Picture this: You and your significant other are wrapping up a beautiful weekend on Rhode Island's Block Island. You arrived yesterday in your 1983 Cessna 172P and paid your landing and tiedown fees. You spent a couple hundred dollars on a really nice dinner and a room at one of the local inns. Now you're getting ready to fly home and the nice man from the Rhode Island Division of Taxation hands you a bill for $4,270—seven percent of the $61,000 value of your aircraft.

It could happen. It's the law. It's ridiculous. AOPA is fighting it.

Rhode Island has issued an emergency tax regulation that imposes the state's use tax on out-of-state pilots who stay overnight, land and take off in the state more than three times in a month, or fly between two or more airports in the state (there are only seven of them). AOPA has already begun to fight the measure with a stinging letter to the state's tax administrator.

"The financial implications of taxing any aircraft using a Rhode Island airport more than three times in a month or remaining in the state overnight is preposterous," wrote AOPA Senior Vice President of Government and Technical Affairs Andy Cebula.

"General aviation pilots flying to Rhode Island infuse tax dollars into the state every time they purchase goods or stay overnight," said Cebula. "Faced with a seven-percent use tax, pilots will ultimately choose to avoid Rhode Island."

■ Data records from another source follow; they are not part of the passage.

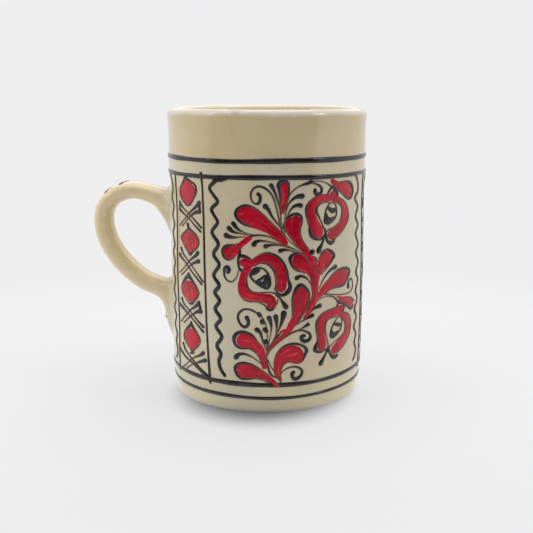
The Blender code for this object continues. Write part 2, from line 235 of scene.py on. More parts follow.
# Petals of a spray: left and right edges from base to tip, from the spray's centre
PETALS = [
    ([(-7.7, 12.6), (-9.5, 14.4), (-12, 16.8), (-15, 18.9), (-18, 20.3), (-21, 20.7), (-23.5, 19.9),
      (-24.8, 18.4)],
     [(-8.2, 11.7), (-10.3, 13), (-13.3, 14.9), (-16.5, 15.3), (-19.5, 14.9), (-22, 14.9), (-23.9, 16.2),
      (-24.8, 18.2)]),
    ([(-13.5, 18.8), (-14.3, 21.5), (-15.6, 24.4), (-17.5, 26.7), (-19.5, 27.5), (-21.6, 27.4),
      (-23.4, 28.3), (-24.3, 29.8)],
     [(-12.2, 19), (-12.6, 23), (-13.3, 27), (-15, 29.2), (-17.2, 31.8), (-19.5, 33.2), (-22, 33),
      (-24.2, 31)]),
    ([(-6.9, 14), (-8.9, 17), (-9, 20), (-8.2, 23.5), (-6.6, 26.3), (-4, 27.9), (-1, 28), (1.5, 26.8),
      (2.9, 25)],
     [(-6.3, 14.3), (-6.9, 17), (-6.6, 19.3), (-5, 21.2), (-2.8, 21.4), (-0.8, 20.7), (1.2, 20.9),
      (2.6, 22.2), (3, 24.3)]),
    ([(-3.4, 35.3), (-2.9, 37.5), (-2, 40), (-1.7, 43), (-1.6, 46), (-1.1, 48.6), (-0.1, 50.5),
      (1.2, 51.6)],
     [(-1.8, 35.6), (0, 37.8), (1.6, 40), (3.1, 42.6), (4.2, 45.2), (4.7, 47.6), (4.2, 49.8), (2, 51.6)]),
    ([(9.2, 48.3), (10.3, 50.2), (12.3, 52.1), (15, 54.2), (17.5, 55.7), (20.5, 56.5), (23, 56.4),
      (25.3, 55.5), (26.3, 54.4)],
     [(9, 46.5), (10.7, 47.2), (12.8, 48.6), (15, 49.6), (18, 50.2), (21, 50.1), (23, 50.5), (25, 52),
      (26.2, 54)]),
    ([(18.6, 46), (21, 45.4), (24, 44.7), (27, 44), (29.3, 43), (31, 41.8)],
     [(19.7, 45), (21, 43.8), (23.3, 42.7), (25.8, 41.3), (28, 40), (29.8, 39.5), (30.9, 40.2),
      (31.2, 41.3)]),
    ([(-3.9, 69), (-5.5, 68.6), (-7.6, 70.2), (-10, 72.2), (-12.5, 73.7), (-15.5, 74.8), (-18.5, 75.8),
      (-21, 76.8), (-22.8, 78.2), (-23.6, 79.6)],
     [(-3.9, 69.6), (-5.2, 71.5), (-8, 74.6), (-11, 77.7), (-14, 80.6), (-17, 82.6), (-19.5, 83.5),
      (-22, 82.9), (-23.3, 81.6), (-23.7, 80.2)]),
    ([(7.2, 55), (6.3, 58), (4.8, 61.5), (3, 64.2), (0.8, 67), (-1.5, 69.5), (-3.3, 72), (-4.6, 74.8),
      (-4.6, 77.2), (-3.2, 79), (-1.6, 79.7)],
     [(8.6, 55), (8, 58), (7.2, 61), (6, 63.8), (4.4, 66.2), (2.8, 68.5), (1.5, 71), (0.9, 73.5), (1, 76),
      (1.2, 78), (0.2, 79.4), (-1, 79.9)]),
    ([(-6.9, 80.6), (-6.8, 83), (-6.5, 86), (-6.6, 89), (-6.8, 91.5), (-6, 92.9)],
     [(-6.3, 80.6), (-5, 83), (-4.2, 86), (-3.9, 89), (-4.2, 91.5), (-5.2, 92.9)]),
    ([(-18.6, 72.2), (-20.5, 71), (-22.3, 69.6), (-24, 68.2), (-25.8, 67.5), (-27.8, 67.3), (-29.1, 66.4),
      (-29.5, 65)],
     [(-17.8, 71.3), (-19.5, 69.8), (-21.2, 68.4), (-22.6, 66.6), (-23.7, 65), (-25.3, 63.7), (-27.3, 62.9),
      (-28.9, 63.5), (-29.5, 64.8)]),
    ([(6.4, 53.5), (5.3, 55.5), (4, 56.8), (2.5, 57.8), (0.8, 58.4), (-0.8, 59.2), (-2, 60.8),
      (-2.2, 61.6)],
     [(7.4, 57.5), (6.6, 60), (5.2, 62), (3.2, 63.6), (1, 64.4), (-0.6, 64.3), (-1.8, 63), (-2.2, 61.9)]),
    ([(2.5, 38.8), (3.9, 41.0), (4.7, 42.6), (5.5, 44.6), (6.3, 46.8), (6.6, 48.3), (6.2, 50.5), (6, 53),
      (5.4, 55.5), (4.6, 57.5), (4.4, 59.5)],
     [(2.7, 38.6), (4.6, 39.9), (6.2, 41.8), (7.7, 44), (8.9, 46), (9, 47.8), (8.8, 50), (9, 52.5),
      (9.5, 55), (9.4, 57.5), (8, 60.5)]),
    ([(8.4, 55.5), (8.6, 59), (9.2, 61.5), (10.2, 63.8), (11.8, 65), (13.3, 65)],
     [(9.8, 55.8), (11.5, 57.8), (13.5, 59.5), (15.3, 61.2), (15.8, 62.8), (15, 64.2), (13.8, 64.9)]),
    ([(14.3, 92.6), (15.2, 93.4), (17, 92.6), (19, 91.8), (21.5, 91.4), (24, 91.3), (26, 90.4),
      (27.5, 88.7), (27.8, 87.2)],
     [(14.6, 92), (16.2, 90.9), (18, 89), (20, 88), (22, 86.8), (24, 85.6), (26, 85.3), (27.4, 86),
      (27.8, 86.9)]),
    ([(13.4, 86), (14, 87.2), (15.2, 88.5), (15.8, 89)], [(18.2, 85.5), (17.8, 87), (17, 88.3), (16, 89)]),
]
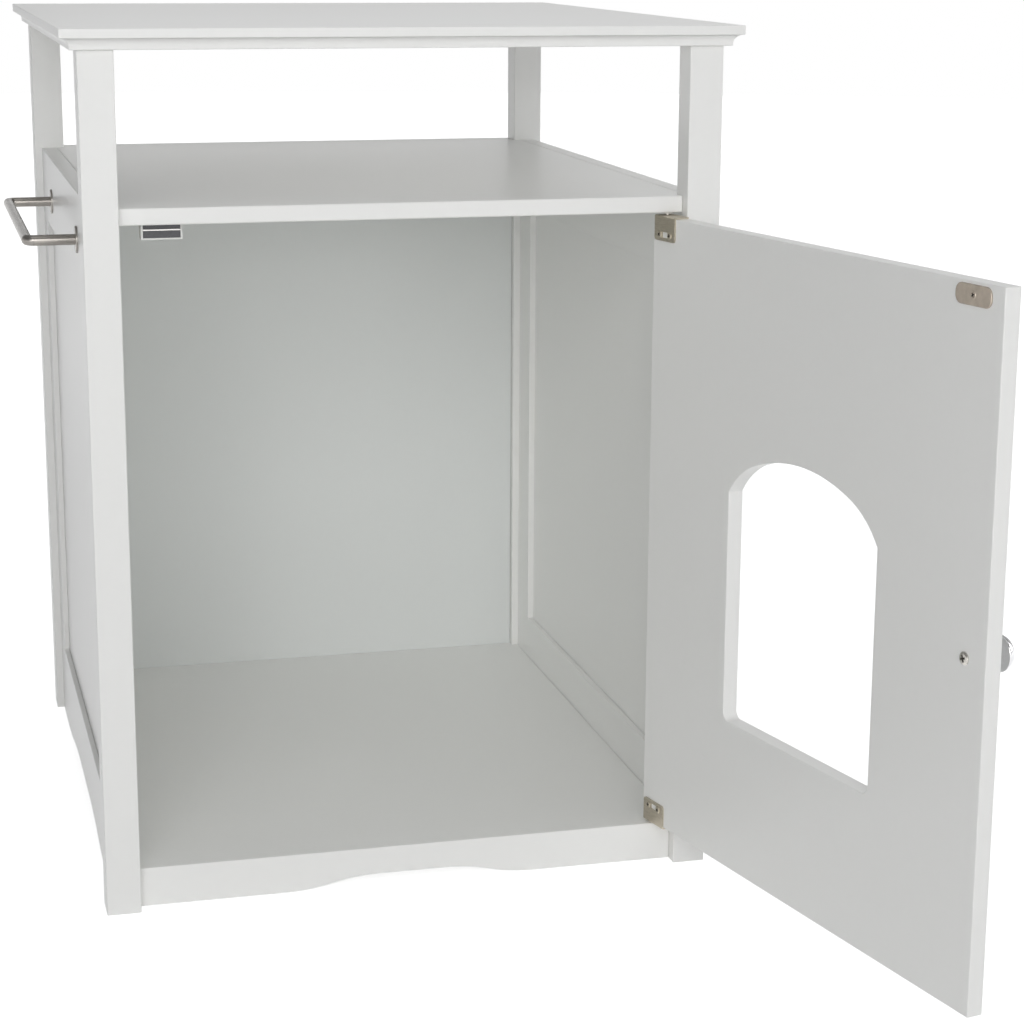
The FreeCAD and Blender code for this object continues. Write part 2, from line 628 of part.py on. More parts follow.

As ridiculous as the tax regulation may sound, AOPA is taking its implications very seriously. The tax administrator's office is already exploring the possibility of making the regulation a permanent addition to the state's tax code.

Pilots who fly into Rhode Island for business or pleasure may wish to let the Rhode Island Division of Taxation know that the new regulation may force them to reexamine whether or not they really care to visit the state.